Main Street Capital (NYSE:MAIN) is a business development company and has delivered stellar returns (for a dividend stock, at least) over the past five years at 97.7%. It has declined recently due to the recent bout of panic, and the gains it is sitting on do leave more downside risk in the worst-case scenario.
Regardless, any dip here is worth buying hand-over-fist. The company has an excellent track record, and the dividend yield is pretty juicy at 5.39%. The company’s management is very prudent, and no investment exceeds 5% of its portfolio income. Any single industry is typically below 10% of the portfolio’s value.
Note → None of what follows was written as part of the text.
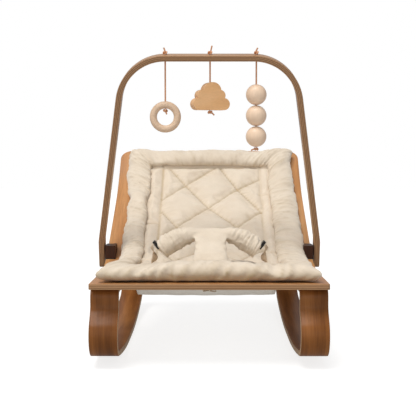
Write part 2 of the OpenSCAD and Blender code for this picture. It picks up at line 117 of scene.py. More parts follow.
# Texture scales are in repeats per metre
class Nodes:
    """A short way to write a node tree."""

    def __init__(self, name, group=bpy.data.materials, shader="Principled BSDF"):
        self.material = group.new(name)
        self.material.use_nodes = True
        self.tree = self.material.node_tree
        self.shader = self.tree.nodes[shader]

    def feed(self, socket, value):
        """Links another node's output to a socket, or sets a plain value on it."""
        if isinstance(value, bpy.types.NodeSocket):
            self.tree.links.new(value, socket)
        else:
            socket.default_value = value

    def add(self, kind, inputs=None, **settings):
        node = self.tree.nodes.new("ShaderNode" + kind)
        for key, value in settings.items():
            setattr(node, key, value)
        for key, value in (inputs or {}).items():
            self.feed(node.inputs[key], value)
        return node

    def set(self, **values):
        for key, value in values.items():
            self.shader.inputs[key.replace("_", " ")].default_value = value

    def scaled(self, source, scale):
        return self.add("Mapping", {"Vector": source, "Scale": scale}).outputs[0]

    def uv(self, name, scale):
        return self.scaled(self.add("UVMap", uv_map=name).outputs[0], scale)

    def object_space(self, scale):
        """The piece's own metres, times one number or one for each axis."""
        scales = scale if isinstance(scale, tuple) else (scale,) * 3
        return self.scaled(self.add("TexCoord").outputs["Object"], scales)

    def noise(self, vector, detail=4, roughness=0.6):
        inputs = {"Vector": vector, "Scale": 1, "Detail": detail, "Roughness": roughness}
        return self.add("TexNoise", inputs).outputs[0]

    def wave(self, vector, scale, distortion, direction):
        inputs = {"Vector": vector, "Scale": scale, "Distortion": distortion}
        return self.add("TexWave", inputs, bands_direction=direction).outputs["Fac"]

    def ramp(self, source, *stops):
        """Colours, or greys as one number, each at its place from 0 to 1."""
        node = self.add("ValToRGB", {0: source})
        elements = node.color_ramp.elements
        while len(elements) < len(stops):
            elements.new(0.5)
        for element, (place, colour) in zip(elements, stops):
            element.position = place
            element.color = (*colour, 1) if isinstance(colour, tuple) else (colour, colour, colour, 1)
        return node.outputs[0]

    def mix(self, factor, a, b, blend="MIX"):
        return self.add("Mix", {0: factor, 6: a, 7: b}, data_type="RGBA", blend_type=blend).outputs[2]

    def maths(self, operation, a, b):
        return self.add("Math", {0: a, 1: b}, operation=operation).outputs[0]

    def colour(self, source):
        self.feed(self.shader.inputs["Base Color"], source)

    def roughness(self, source, low, high):
        span = self.add("MapRange", {"Value": source, "To Min": low, "To Max": high})
        self.feed(self.shader.inputs["Roughness"], span.outputs[0])

    def bump(self, source, height, strength):
        """Relief, its height in millimetres."""
        relief = self.add("Bump", {"Height": source, "Distance": height * MM, "Strength": strength})
        self.feed(self.shader.inputs["Normal"], relief.outputs[0])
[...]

Main Street focuses on first-lien secured loans. These loans get priority repayment, and Main Street can seize property if the loans aren’t repaid. This should shield it from a big hit if loans don’t perform as well in a recession.
It’s worth mentioning that the stock fell about 61% during the 2020 recession. BDCs see their stocks go down disproportionately more during a financial crisis due to how they operate. Still, this is not a business that will go under and should send dividends your way just fine as the stock recovers.
Phillips Edison (NASDAQ:PECO) is a real estate company that owns grocery-anchored neighborhood shopping centers. You’ll notice that the stock has a lower yield of 3.52%, but considering the stability these shopping centers provide, it’s worth buying.
Phillips Edison’s management estimates that about 70% of its rent comes from tenants that provide necessity-based goods and services. That should generate plenty of earnings to keep its monthly dividends afloat. I’m confident that it can weather the next downturn well.
The financials are also very strong here. It beat both top-line and bottom-line estimates in Q4 2024. Revenue grew 12.04% year-over-year, and its occupancy rate stood at 97.7%. Same-center NOI growth came in at 6.5%.
2025 guidance projects Core FFO per share of $2.52 to $2.59. This implies 5.1% growth at the midpoint despite 200bps of interest rate headwinds.